The minister also decried the impact of multiple taxes and levies on businesses, revealing that the Federal Government was collaborating with state governments to harmonise taxes and reduce compliance burdens.

He disclosed that 15 states had already enacted tax harmonisation laws and urged others to follow suit.

Oyedele added that technology would play a critical role in modern tax administration, with the government prioritising automation, data integration and digital filing systems to improve compliance and efficiency.

Despite the progress, he acknowledged lingering challenges such as weak institutional capacity, difficulties integrating the informal sector and low public trust in the tax system.

Also speaking at the conference, Vice-President Kashim Shettima defended the Federal Government’s tax reforms, describing them as pro-people and pro-business policies aimed at lifting millions of Nigerians out of poverty and repositioning the economy for sustainable growth.

Represented by his Special Adviser on Economic Affairs, Dr.
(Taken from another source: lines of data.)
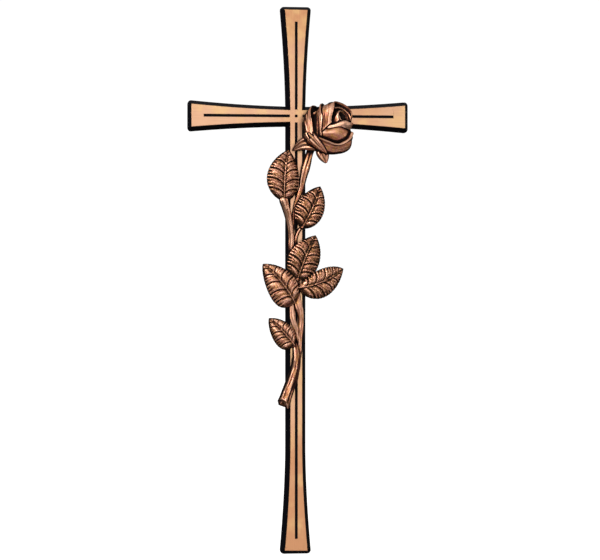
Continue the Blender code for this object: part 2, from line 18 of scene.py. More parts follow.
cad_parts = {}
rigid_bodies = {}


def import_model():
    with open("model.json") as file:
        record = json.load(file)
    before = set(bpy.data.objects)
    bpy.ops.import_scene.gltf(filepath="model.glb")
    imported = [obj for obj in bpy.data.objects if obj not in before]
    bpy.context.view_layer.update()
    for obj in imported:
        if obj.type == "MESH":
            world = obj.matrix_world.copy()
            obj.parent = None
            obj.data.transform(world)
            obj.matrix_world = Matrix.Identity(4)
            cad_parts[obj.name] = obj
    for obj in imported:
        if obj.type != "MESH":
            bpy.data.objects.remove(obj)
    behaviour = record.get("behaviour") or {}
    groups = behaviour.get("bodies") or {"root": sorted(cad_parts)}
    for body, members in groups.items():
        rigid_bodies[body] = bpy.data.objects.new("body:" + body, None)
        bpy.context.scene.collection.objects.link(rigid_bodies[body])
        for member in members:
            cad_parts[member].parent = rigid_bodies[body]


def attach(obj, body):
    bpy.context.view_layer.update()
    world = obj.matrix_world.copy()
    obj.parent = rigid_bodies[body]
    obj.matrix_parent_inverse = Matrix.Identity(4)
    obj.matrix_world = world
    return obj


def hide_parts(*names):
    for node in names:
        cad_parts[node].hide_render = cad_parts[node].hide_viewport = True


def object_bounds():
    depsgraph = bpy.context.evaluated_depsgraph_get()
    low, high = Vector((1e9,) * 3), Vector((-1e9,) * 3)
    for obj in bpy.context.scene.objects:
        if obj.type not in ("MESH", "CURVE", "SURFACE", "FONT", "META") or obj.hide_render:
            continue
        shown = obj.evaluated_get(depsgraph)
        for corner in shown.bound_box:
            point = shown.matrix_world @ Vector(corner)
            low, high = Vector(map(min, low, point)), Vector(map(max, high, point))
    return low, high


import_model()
CAD_BOX = [list(corner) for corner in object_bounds()]

bl_info = {
    "name": "Bronze rose cross",
    "version": (1, 0, 0),
    "blender": (4, 5, 0),
    "location": "View3D > Sidebar > Rose cross",
    "description": "Dresses the cast bronze cross and its rose branch",
    "category": "Object",
}

# Cross: the two bars

ARM_TURNS = {"right": 0, "top": 90, "left": 180, "bottom": 270}
REACH = {"right": 0.080, "top": 0.0773, "left": 0.076, "bottom": 0.3165}
FLARE = 0.076  # an arm widens over this last stretch
FLARE_POWER = 1.75
FLARE_STEPS = 26
CORNER_STEPS = 6
GROOVE_MARGIN = 0.0085  # from a groove's outer end to the end of the face
GROOVE_START = 0.0047  # from the crossing to a groove's inner end
SNAP = 1e-5  # places closer than this are one place
CORNER_MERGE = 0.0004  # points that the inset crowds at a corner are merged within this
ROUNDED_ANGLE = math.radians(28)  # edges that turn more than this are rounded

# Rose branch: lies 0.3 mm in front of the face

FRONT = 0.0093
STEM_RISE = 0.6  # a stem's middle stands this many radii in front of the face
STEM_ROUTES = {
    # x, z and radius along each stem, from its root upwards
    "stalk": [
        (-0.0102, -0.2115, 0.0042), (-0.0064, -0.2005, 0.0041), (-0.0034, -0.1922, 0.0038),
        (-0.0014, -0.1850, 0.0034), (-0.0003, -0.1780, 0.0031), (-0.0002, -0.1720, 0.0026),
        (-0.0012, -0.1655, 0.0018),
    ],
    "right_stem": [
        (-0.0004, -0.1840, 0.0020), (0.0020, -0.1720, 0.0018), (0.0025, -0.1625, 0.0018),
        (0.0030, -0.1552, 0.0021), (0.0033, -0.1486, 0.0023), (0.0028, -0.1428, 0.0026),
        (0.0012, -0.1374, 0.0028), (0.0004, -0.1319, 0.0025), (0.0004, -0.1262, 0.0022),
        (0.0002, -0.1205, 0.0022), (0.0016, -0.1150, 0.0020),
    ],
    "left_stem": [
        (0.0020, -0.1640, 0.0016), (-0.0005, -0.1552, 0.0020), (-0.0028, -0.1479, 0.0023),
        (-0.0033, -0.1406, 0.0021), (-0.0041, -0.1268, 0.0021), (-0.0042, -0.1100, 0.0021),
        (-0.0037, -0.0950, 0.0021), (-0.0038, -0.0880, 0.0021), (-0.0047, -0.0805, 0.0023),
        (-0.0063, -0.0720, 0.0025), (-0.0080, -0.0665, 0.0027), (-0.0095, -0.0610, 0.0032),
        (-0.0097, -0.0565, 0.0014),
    ],
    "leaf_stem": [
        (-0.0036, -0.1160, 0.0016), (-0.0012, -0.1040, 0.0016), (-0.0010, -0.0926, 0.0015),
        (0.0008, -0.0852, 0.0013), (0.0046, -0.0800, 0.0011),
    ],
    "rose_stem": [
        (-0.0034, -0.0970, 0.0014), (-0.0025, -0.0774, 0.0015), (-0.0006, -0.0650, 0.0016),
        (0.0018, -0.0580, 0.0018), (0.0036, -0.0520, 0.0020), (0.0046, -0.0460, 0.0025),
        (0.0060, -0.0400, 0.0030), (0.0078, -0.0335, 0.0030), (0.0103, -0.0254, 0.0029),
        (0.0150, -0.0185, 0.0031),
    ],
}
STEM_SIDES = 32
STEM_STEP = 0.0006  # length between two rings
STEM_TWIST = 40  # radians that the ridges wind in a metre
STEM_SEED = 1.7  # turns each stem's ridges away from the one before
FULL_RIDGES = 0.003  # radius of a stem on which the ridges have their full height
KNOT = 0.06  # height of the swellings along a stem, as a share of its radius
STEM_CHASING = 1.1
STEM_GREEN = 0.15
SEAM = 1e-6  # the two sides of a stem's seam are closer than this

CUT_POINT = Vector((-0.0104, -0.0120, -0.2107))
CUT_HEADING = -53  # degrees from +X towards +Z, along the cut
CUT_TILT = 35  # degrees that turn the cut towards the viewer
PITH_DEPTH = 0.0025

LEAF_VEINS = 6
ROWS_A_VEIN = 18
LEAF_COLUMNS = 64
LEAF_TIP_SHARPNESS = 0.8
LEAF_STALK_HALF = 0.0009
VEIN_SWEEP = 0.38  # how far the side veins climb towards the tip
VEIN_BEND = 3.0  # high bends a vein more sharply beside the midrib
VEIN_CROWDING = 0.2
VEIN_HALF = 0.048  # half the width of a side vein, as a share of their spacing
PILLOW = 0.00030  # how far the skin swells between two side veins
SIDE_CORD = 0.00022  # height of the cord that runs beside each side vein
DOTS = 5  # rows of dimples between two side veins
DOT_STEP = 0.0013
DOT_DEPTH = 0.00018
NOTCHES = 3  # short notches in the margin between two side veins
COLUMN_CROWDING = 1.25  # high draws a leaf's columns together at its midrib
RELIEF_FADE = 0.12  # share of a leaf over which its relief begins, at both ends
LEAF_CHASING = 1.3

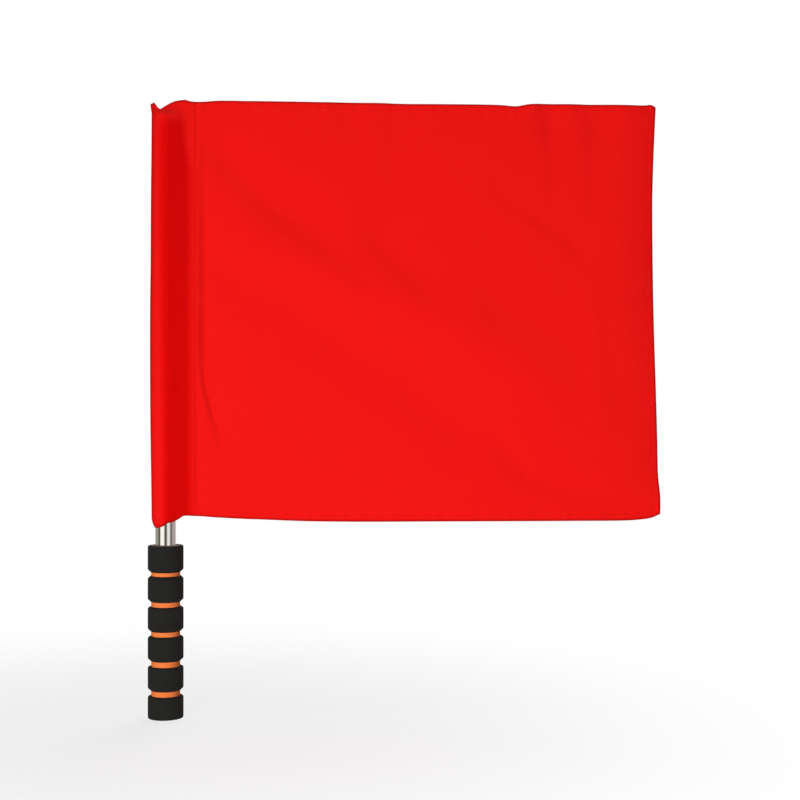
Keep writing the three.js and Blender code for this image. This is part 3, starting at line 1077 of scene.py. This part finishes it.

Tope Fasua, Shettima said the administration of President Bola Tinubu was working towards building an economy where Nigerians could prosper regardless of their social background.

He added that the government also aimed to make Nigerian products globally competitive while transforming the nation’s tax administration into a model for Africa.

The vice president, however, acknowledged widespread scepticism and misinformation surrounding the reforms, noting that many Nigerians found it difficult to believe the proposed changes because they had never experienced similar policies in the past.

He stressed the need for sustained public sensitisation, describing tax reform as more than a fiscal policy initiative but “an act of patriotism” capable of laying the foundation for national prosperity.

Earlier, the 17th President and Chairman of Council of the Chartered Institute of Taxation of Nigeria, Innocent Ohagwa, described the new tax regime as the most comprehensive overhaul of Nigeria’s fiscal structure in over three decades.

Ohagwa said the reforms aligned with the federal government’s ambition of growing Nigeria into a $1tn economy before the end of the decade.

He noted that Nigeria had historically battled weak revenue generation and excessive borrowing but argued that the reforms were already producing results.

According to him, Nigeria’s revenue-to-debt servicing ratio declined from 120 per cent in December 2022 to 68 per cent by the end of 2025.

He maintained that broadening the tax base and simplifying the tax system would help Nigeria transition “from a nation that borrows to survive to one that invests to thrive”.

Former Edo State Governor Adams Oshiomhole also backed the reforms, insisting that taxation remained central to governance and national development.

Oshiomhole argued that wealthy Nigerians should bear greater tax responsibilities, particularly individuals earning above N20m monthly and owners of private jets, in line with practices in advanced economies.

The conference, themed “Tax Reforms and Global Relevance: Positioning Nigeria’s Tax System for Sustainable Future”, focused on strengthening transparency, inclusiveness and public trust in Nigeria’s fiscal governance framework.